--- Objective ---
Reproduce the listing that follows with no differences at all.

--- Extracted entries ---
----
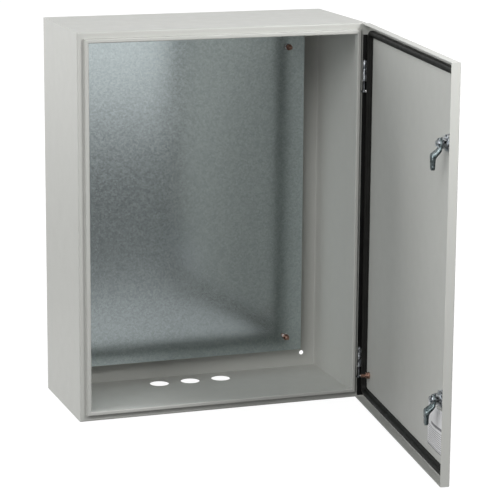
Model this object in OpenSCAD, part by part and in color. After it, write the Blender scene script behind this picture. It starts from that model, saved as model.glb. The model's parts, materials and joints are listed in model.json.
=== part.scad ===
// Sheet-steel wall enclosure with a hinged, gasketed door and two quarter-turn cam locks.
// +Z is up, the door faces -Y, and the wall is the plane y = 0.
// The origin is the centre of the four wall-bolt holes, on the back face.

/* [Body] */
// Outer width of the body
body_w = 500; // [400:10:700]
// Outer height of the body
body_h = 650; // [500:10:900]
// Depth of the body, from the wall to the rain gutter behind the door
body_d = 220; // [150:5:320]
// Sheet thickness of the body
sheet = 1.2; // [1:0.1:1.6]
// Inside radius of the folds
fold_r = 1.5; // [0.8:0.1:2]

/* [Front rim] */
// Width of the rain gutter, from the side of the body to the rim
gutter_w = 10.9; // [10.7:0.1:14]
// Width of the folded rim
rim_w = 7; // [5:0.1:9]
// Height of the rim in front of the gutter
rim_h = 8; // [6:0.5:10]
// Outside radius of the rim's folded nose
nose_r = 2; // [1.4:0.1:2.4]
// How far the inner leg of the rim reaches behind the gutter face
rim_return = 5; // [3:0.5:6]

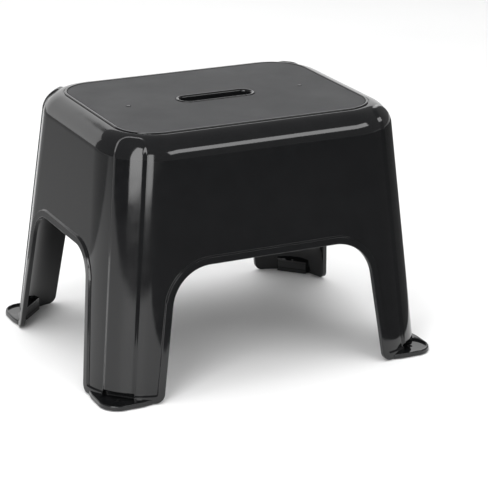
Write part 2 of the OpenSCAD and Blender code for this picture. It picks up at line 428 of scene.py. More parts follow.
----
--- Complete response ---
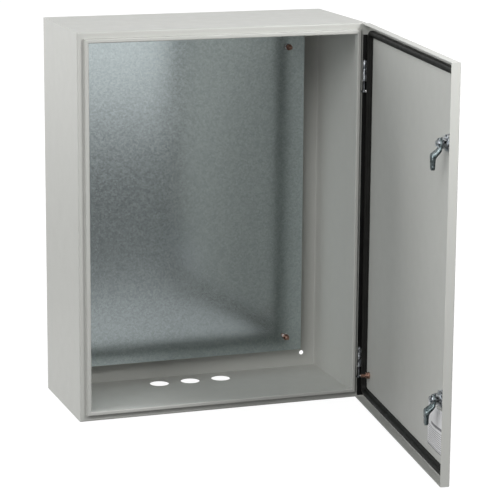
Model this object in OpenSCAD, part by part and in color. After it, write the Blender scene script behind this picture. It starts from that model, saved as model.glb. The model's parts, materials and joints are listed in model.json.
=== part.scad ===
// Sheet-steel wall enclosure with a hinged, gasketed door and two quarter-turn cam locks.
// +Z is up, the door faces -Y, and the wall is the plane y = 0.
// The origin is the centre of the four wall-bolt holes, on the back face.

/* [Body] */
// Outer width of the body
body_w = 500; // [400:10:700]
// Outer height of the body
body_h = 650; // [500:10:900]
// Depth of the body, from the wall to the rain gutter behind the door
body_d = 220; // [150:5:320]
// Sheet thickness of the body
sheet = 1.2; // [1:0.1:1.6]
// Inside radius of the folds
fold_r = 1.5; // [0.8:0.1:2]

/* [Front rim] */
// Width of the rain gutter, from the side of the body to the rim
gutter_w = 10.9; // [10.7:0.1:14]
// Width of the folded rim
rim_w = 7; // [5:0.1:9]
// Height of the rim in front of the gutter
rim_h = 8; // [6:0.5:10]
// Outside radius of the rim's folded nose
nose_r = 2; // [1.4:0.1:2.4]
// How far the inner leg of the rim reaches behind the gutter face
rim_return = 5; // [3:0.5:6]

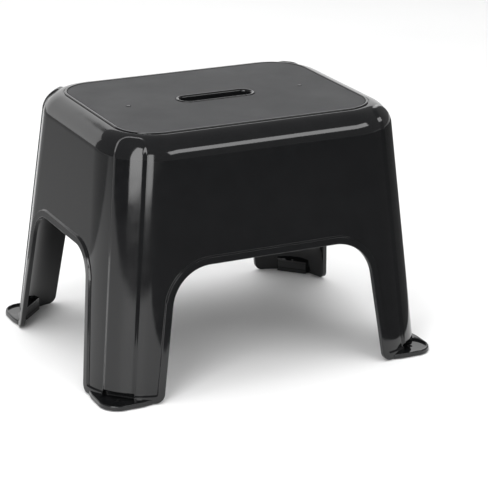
Write part 2 of the OpenSCAD and Blender code for this picture. It picks up at line 428 of scene.py. More parts follow.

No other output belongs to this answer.